Ele se formou em engenharia, mas percebeu que outros produtores vizinhos estavam usando técnicas novas. E ele convenceu o pai, o Valdinei, a mudar. Um extra que a Nestlé paga também ajudou. No mercado, o preço médio de um litro de leite é de aproximadamente R$ 3. A Retiro recebe 15 centavos a mais que isso. A remuneração é pelo pacote completo, a redução da intensidade de carbono do leite e também o uso de práticas regenerativas.

Os frigoríficos, que são os grandes compradores da cadeia produtiva da carne, também têm um papel a cumprir. Hoje, empresas como JBS, Marfrig e Minerva buscam garantir que os animais comprados não tenham passado por nenhuma área desmatada.

Na Amazônia, é muito comum que bois passem por várias fazendas diferentes antes de chegar ao frigorífico, onde ele vai ser abatido. O rastreamento completo da vida do animal, para ter certeza de que os fornecedores não estão derrubando florestas, é  importante, mas complexo.

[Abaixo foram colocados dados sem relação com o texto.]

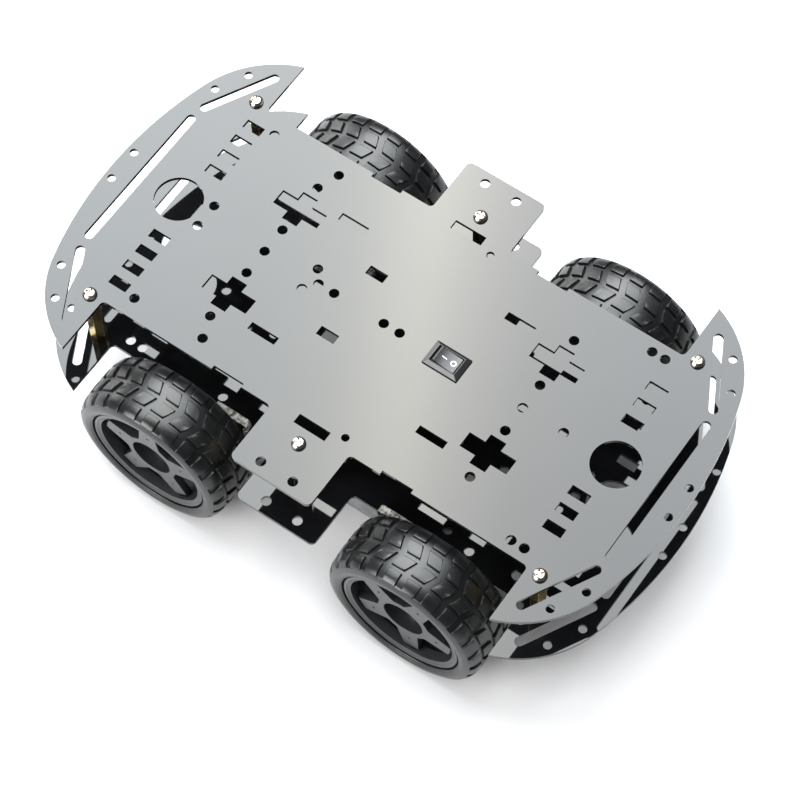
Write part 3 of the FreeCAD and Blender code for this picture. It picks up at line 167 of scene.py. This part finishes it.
def gloss_sheet(name):
    """Polished black sheet: mirror gloss with hairline scratches, faint haze and dust specks."""
    look = Surface(name, IOR=1.5)
    haze = look.noise(38 * MM, 4.0)
    dust = look.ramp(look.noise(0.55 * MM, 1.0), (0.0, 0.0), (0.75, 0.0), (0.80, 1.0))
    body = look.ramp(haze, (0.3, (0.0030, 0.0032, 0.0036)), (0.7, (0.0048, 0.0050, 0.0056)))
    look.colour(look.mixed(dust, body, look.ramp(haze, (0.0, 0.018), (1.0, 0.028))))
    hairlines = look.ramp(look.noise(1.2 * MM, 5.0, stretch=(1.0, 0.06, 1.0)), (0.66, 0.0), (0.80, 0.5))
    polished = look.ramp(haze, (0.3, 0.018), (0.75, 0.045))
    look.rough(look.mixed(hairlines, polished, look.ramp(haze, (0.0, 0.10), (1.0, 0.16))))
    look.bump(look.noise(14 * MM, 1.0), 0.004 * MM, 0.3)
    return look


def moulded(name, dark, light, roughness, grain=0.35, depth=0.02, patch=14.0):
    """Moulded plastic: fine spark-eroded grain over slow changes in shade and gloss."""
    look = Surface(name)
    patches = look.noise(patch * MM, 4.0)
    look.colour(look.ramp(patches, (0.3, dark), (0.72, light)))
    grains = look.noise(grain * MM, 2.0)
    low, high = roughness
    look.rough(look.ramp(patches, (0.3, low), (0.7, high)))
    look.bump(grains, depth * MM, 0.6)
    look.bump(look.noise(6 * MM, 2.0), 0.04 * MM, 0.3)
    return look


def rim_plastic(name):
    """Dark grey plastic, with painted shade darkening the barrel behind the spokes and dulling its
    reflection.
    """
    look = moulded(name, (0.018, 0.019, 0.020), (0.029, 0.030, 0.032), (0.26, 0.38), 0.5, 0.012)
    open_air = look.sheltered(16 * MM)
    unshaded_colour = look.shader.inputs["Base Color"].links[0].from_socket
    # Painted shade: a near-black colour laid into the recesses that the ambient occlusion finds, darkest
    # behind the spokes.
    painted_shade = look.ramp(look.noise(5 * MM), (0.3, (0.003, 0.003, 0.0035)), (0.7, (0.006, 0.006, 0.0065)))
    look.colour(look.mixed(look.ramp(open_air, (0.30, 0.0), (0.62, 1.0)), painted_shade, unshaded_colour))
    # Painted shade: the reflection is also turned down in the same recesses.
    look.link(look.ramp(open_air, (0.25, 0.06), (0.60, 0.50)), look.shader.inputs["Specular IOR Level"])
    return look


def metal(name, dark, light, roughness, stretch=(1.0, 1.0, 1.0), grain=0.5, depth=0.008):
    """Worked metal: brushed or turned lines, uneven tarnish and changing gloss."""
    look = Surface(name, Metallic=1.0)
    tarnish = look.noise(5 * MM, 5.0)
    lines = look.noise(grain * MM, 4.0, stretch)
    look.colour(look.mixed(look.ramp(lines, (0.35, 0.0), (0.7, 0.45)),
                           look.ramp(tarnish, (0.3, light), (0.75, dark)),
                           look.ramp(tarnish, (0.0, dark), (1.0, light))))
    low, high = roughness
    look.rough(look.ramp(tarnish, (0.3, low), (0.75, high)))
    look.bump(lines, depth * MM, 0.6)
    return look


def clear_sheet(name, tint, haze):
    """Clear plastic with a trace of haze and handling marks."""
    look = Surface(name, IOR=1.49, Transmission_Weight=1.0)
    marks = look.noise(7 * MM, 5.0)
    look.colour(look.ramp(marks, (0.35, tint), (0.7, tuple(min(1.0, 1.03 * c) for c in tint))))
    look.rough(look.ramp(marks, (0.4, haze), (0.75, haze + 0.10)))
    look.bump(look.noise(0.8 * MM, 3.0), 0.006 * MM, 0.5)
    return look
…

A Marfrig foi a primeira empresa do setor a receber o selo da SBTi, que avalia se os planos net zero das empresas estão alinhados com a melhor ciência. O plano da Marfrig é reduzir 33% das emissões de carbono de cada animal abatido nos próximos 10 anos.

Na Dinamarca, o plano é mais radical. O país vai ser o primeiro do mundo a cobrar um imposto sobre o arroto do boi. A taxação entra em vigor daqui a 5 anos. A expectativa é que os fazendeiros tenham que pagar alguma coisa como 100 dólares por animal por ano só por causa do metano que eles emitem.

A Dinamarca não tem um grande rebanho de corte como o Brasil, mas eles têm muita vaca leiteira. A ideia é que esse imposto do arroto, além de funcionar como um incentivo para que os fazendeiros adotem práticas mais sustentáveis, gere dinheiro para ajudar a Dinamarca a cumprir as metas climáticas do país.

A Nova Zelândia tentou algo parecido, mas teve que desistir da ideia depois da reclamação dos pecuaristas.